- _What is expected_: Reproduce all of the data exactly.

=====

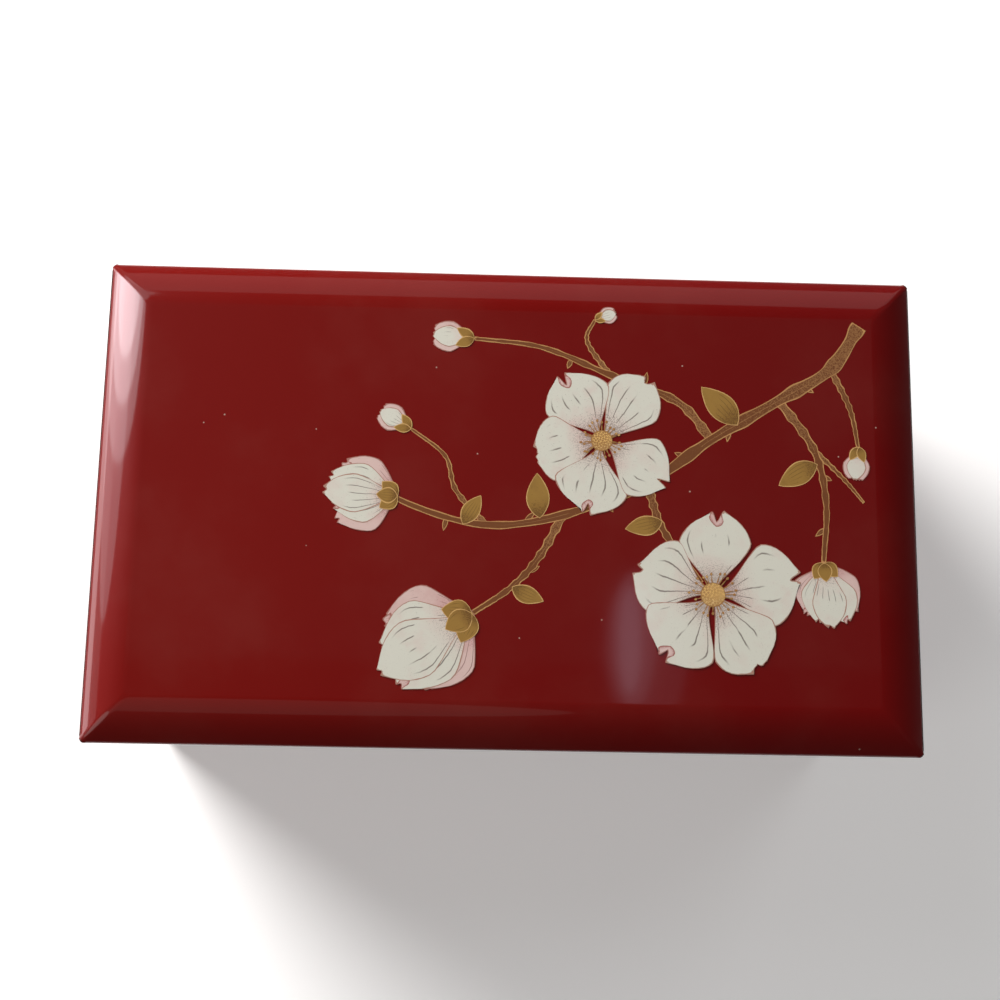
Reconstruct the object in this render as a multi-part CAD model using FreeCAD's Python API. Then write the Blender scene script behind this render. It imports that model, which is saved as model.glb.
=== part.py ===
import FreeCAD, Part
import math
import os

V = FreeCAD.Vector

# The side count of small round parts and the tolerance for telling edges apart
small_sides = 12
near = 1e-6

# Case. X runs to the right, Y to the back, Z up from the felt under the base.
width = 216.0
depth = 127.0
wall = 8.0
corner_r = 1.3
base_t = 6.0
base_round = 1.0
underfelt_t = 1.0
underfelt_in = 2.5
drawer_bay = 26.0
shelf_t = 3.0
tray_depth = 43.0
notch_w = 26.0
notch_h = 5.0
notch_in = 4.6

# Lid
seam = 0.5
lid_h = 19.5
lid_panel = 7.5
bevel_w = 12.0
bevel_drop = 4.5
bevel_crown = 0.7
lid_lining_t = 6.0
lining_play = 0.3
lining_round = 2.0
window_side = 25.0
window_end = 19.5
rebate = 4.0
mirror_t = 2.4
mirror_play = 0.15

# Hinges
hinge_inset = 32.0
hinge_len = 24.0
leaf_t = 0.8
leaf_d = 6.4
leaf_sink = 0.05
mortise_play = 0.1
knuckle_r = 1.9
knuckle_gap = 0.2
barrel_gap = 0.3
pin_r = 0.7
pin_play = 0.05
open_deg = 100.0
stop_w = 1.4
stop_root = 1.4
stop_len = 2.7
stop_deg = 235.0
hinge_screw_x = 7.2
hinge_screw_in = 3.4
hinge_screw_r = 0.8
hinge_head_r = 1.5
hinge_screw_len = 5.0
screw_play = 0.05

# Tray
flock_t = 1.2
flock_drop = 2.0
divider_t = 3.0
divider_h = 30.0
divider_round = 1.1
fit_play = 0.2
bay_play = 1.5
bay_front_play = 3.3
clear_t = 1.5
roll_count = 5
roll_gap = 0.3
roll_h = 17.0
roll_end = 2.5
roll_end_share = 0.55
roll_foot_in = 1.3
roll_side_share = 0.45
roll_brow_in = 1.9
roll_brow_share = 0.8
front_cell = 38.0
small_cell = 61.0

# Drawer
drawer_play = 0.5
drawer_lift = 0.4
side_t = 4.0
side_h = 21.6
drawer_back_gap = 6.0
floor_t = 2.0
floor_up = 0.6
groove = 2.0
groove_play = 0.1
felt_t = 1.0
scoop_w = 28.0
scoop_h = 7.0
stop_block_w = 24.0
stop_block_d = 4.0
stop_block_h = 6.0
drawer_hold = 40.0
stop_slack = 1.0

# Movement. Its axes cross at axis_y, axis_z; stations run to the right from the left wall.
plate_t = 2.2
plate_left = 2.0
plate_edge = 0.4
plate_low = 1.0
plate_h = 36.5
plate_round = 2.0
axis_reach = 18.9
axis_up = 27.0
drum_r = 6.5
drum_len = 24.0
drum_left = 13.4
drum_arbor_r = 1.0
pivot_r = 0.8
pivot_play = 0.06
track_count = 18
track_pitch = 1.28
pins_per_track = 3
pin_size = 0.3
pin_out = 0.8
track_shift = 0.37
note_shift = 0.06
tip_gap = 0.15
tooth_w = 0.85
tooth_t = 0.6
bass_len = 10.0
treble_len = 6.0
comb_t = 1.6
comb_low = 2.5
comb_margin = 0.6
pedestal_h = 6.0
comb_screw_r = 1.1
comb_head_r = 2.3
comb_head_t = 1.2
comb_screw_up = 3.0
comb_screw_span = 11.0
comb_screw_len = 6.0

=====

- _Response to this task_:
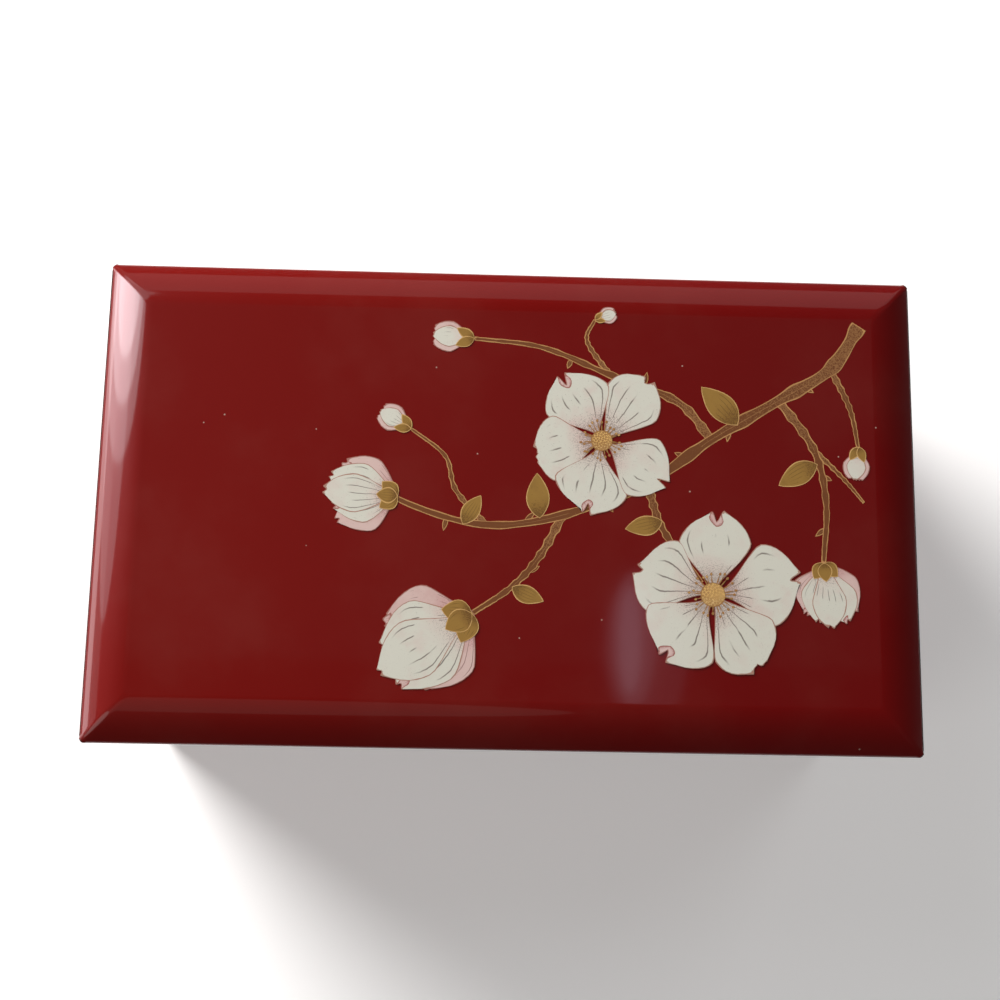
Reconstruct the object in this render as a multi-part CAD model using FreeCAD's Python API. Then write the Blender scene script behind this render. It imports that model, which is saved as model.glb.
=== part.py ===
import FreeCAD, Part
import math
import os

V = FreeCAD.Vector

# The side count of small round parts and the tolerance for telling edges apart
small_sides = 12
near = 1e-6

# Case. X runs to the right, Y to the back, Z up from the felt under the base.
width = 216.0
depth = 127.0
wall = 8.0
corner_r = 1.3
base_t = 6.0
base_round = 1.0
underfelt_t = 1.0
underfelt_in = 2.5
drawer_bay = 26.0
shelf_t = 3.0
tray_depth = 43.0
notch_w = 26.0
notch_h = 5.0
notch_in = 4.6

# Lid
seam = 0.5
lid_h = 19.5
lid_panel = 7.5
bevel_w = 12.0
bevel_drop = 4.5
bevel_crown = 0.7
lid_lining_t = 6.0
lining_play = 0.3
lining_round = 2.0
window_side = 25.0
window_end = 19.5
rebate = 4.0
mirror_t = 2.4
mirror_play = 0.15

# Hinges
hinge_inset = 32.0
hinge_len = 24.0
leaf_t = 0.8
leaf_d = 6.4
leaf_sink = 0.05
mortise_play = 0.1
knuckle_r = 1.9
knuckle_gap = 0.2
barrel_gap = 0.3
pin_r = 0.7
pin_play = 0.05
open_deg = 100.0
stop_w = 1.4
stop_root = 1.4
stop_len = 2.7
stop_deg = 235.0
hinge_screw_x = 7.2
hinge_screw_in = 3.4
hinge_screw_r = 0.8
hinge_head_r = 1.5
hinge_screw_len = 5.0
screw_play = 0.05

# Tray
flock_t = 1.2
flock_drop = 2.0
divider_t = 3.0
divider_h = 30.0
divider_round = 1.1
fit_play = 0.2
bay_play = 1.5
bay_front_play = 3.3
clear_t = 1.5
roll_count = 5
roll_gap = 0.3
roll_h = 17.0
roll_end = 2.5
roll_end_share = 0.55
roll_foot_in = 1.3
roll_side_share = 0.45
roll_brow_in = 1.9
roll_brow_share = 0.8
front_cell = 38.0
small_cell = 61.0

# Drawer
drawer_play = 0.5
drawer_lift = 0.4
side_t = 4.0
side_h = 21.6
drawer_back_gap = 6.0
floor_t = 2.0
floor_up = 0.6
groove = 2.0
groove_play = 0.1
felt_t = 1.0
scoop_w = 28.0
scoop_h = 7.0
stop_block_w = 24.0
stop_block_d = 4.0
stop_block_h = 6.0
drawer_hold = 40.0
stop_slack = 1.0

# Movement. Its axes cross at axis_y, axis_z; stations run to the right from the left wall.
plate_t = 2.2
plate_left = 2.0
plate_edge = 0.4
plate_low = 1.0
plate_h = 36.5
plate_round = 2.0
axis_reach = 18.9
axis_up = 27.0
drum_r = 6.5
drum_len = 24.0
drum_left = 13.4
drum_arbor_r = 1.0
pivot_r = 0.8
pivot_play = 0.06
track_count = 18
track_pitch = 1.28
pins_per_track = 3
pin_size = 0.3
pin_out = 0.8
track_shift = 0.37
note_shift = 0.06
tip_gap = 0.15
tooth_w = 0.85
tooth_t = 0.6
bass_len = 10.0
treble_len = 6.0
comb_t = 1.6
comb_low = 2.5
comb_margin = 0.6
pedestal_h = 6.0
comb_screw_r = 1.1
comb_head_r = 2.3
comb_head_t = 1.2
comb_screw_up = 3.0
comb_screw_span = 11.0
comb_screw_len = 6.0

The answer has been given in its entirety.